Can I freeze Fireworks Blondies? Yes. Wrap the fully cooled, unsliced blondies tightly in plastic wrap and place in a freezer-safe container. They freeze well for up to 3 months. Thaw at room temperature before slicing and serving.
Fireworks Blondies
Equipment
- 9×9-inch metal baking pan
- Chef’s knife
- cutting board
- dry measuring cups
- large mixing bowl
- measuring spoons
- medium saucepan
- parchment paper
- silicone spatula
- whisk
Ingredients
- 1 cup unsalted butter
- 1 1/4 cups light brown sugar, packed
- 1/4 cup granulated sugar
- 2 large eggs, room temperature
- 2 teaspoons vanilla extract
- 2 cups all-purpose flour
- 1 teaspoon baking powder
- 1/2 teaspoon kosher salt
- 1 cup chopped white chocolate
- 1/3 cup red, white, and blue sprinkle mix
- 2-3 tablespoons additional sprinkle mix for topping (optional)
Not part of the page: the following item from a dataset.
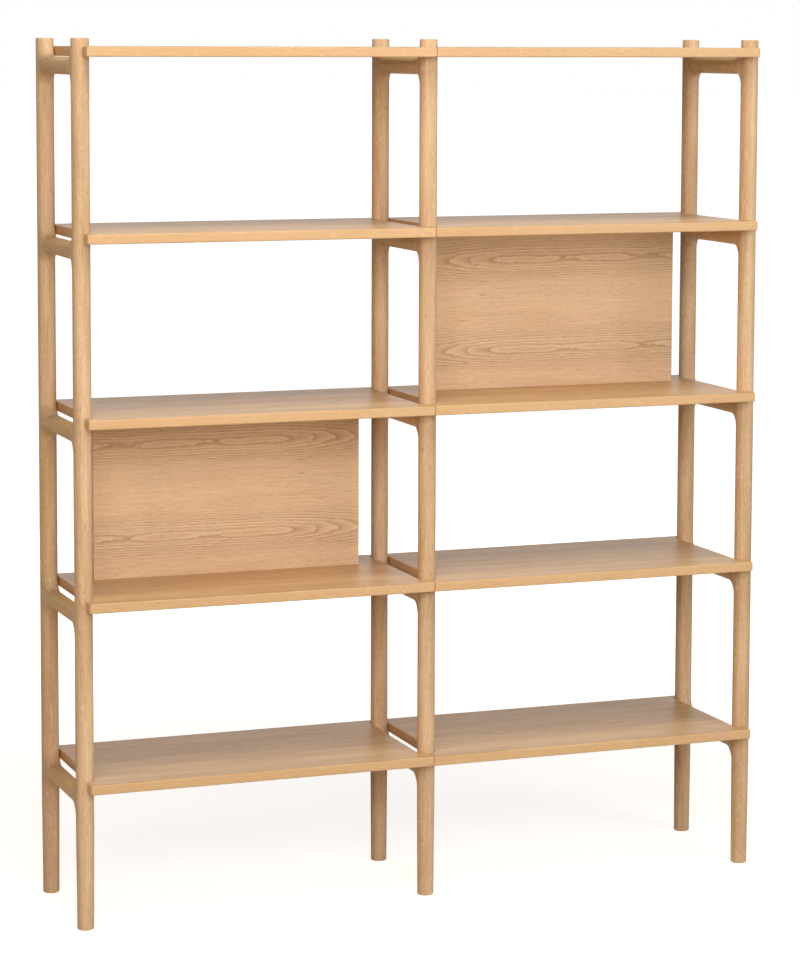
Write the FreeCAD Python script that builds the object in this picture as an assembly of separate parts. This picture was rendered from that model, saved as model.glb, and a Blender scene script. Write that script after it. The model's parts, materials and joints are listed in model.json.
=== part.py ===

- flaky sea salt, for finishing
Instructions
- Preheat the oven to 350°F (177°C). Line a 9×9-inch baking pan with parchment paper, leaving an overhang on two sides.
- Brown the butter in a medium saucepan over medium heat, stirring frequently until the milk solids become golden brown and smell nutty.
- Let the browned butter cool for 10–15 minutes until warm but not hot, then pour it into a large mixing bowl.
- Add the brown sugar and granulated sugar to the browned butter and whisk until glossy.
- Add the eggs and vanilla extract. Whisk vigorously until fully combined and slightly lighter in color.
- Add the flour, baking powder, and kosher salt. Fold gently with a silicone spatula until just combined without overmixing.
- Fold in the chopped white chocolate and ⅓ cup of sprinkle mix using a gentle hand.
- Spread the thick batter evenly into the prepared pan. Scatter the remaining sprinkles over the top and gently press them into the batter.
- Bake for 25–30 minutes until the edges are deeply golden and the center is just set. Do not overbake.
- Cool completely in the pan. Lift out using the parchment paper, sprinkle with flaky sea salt if desired, cut into squares, and serve.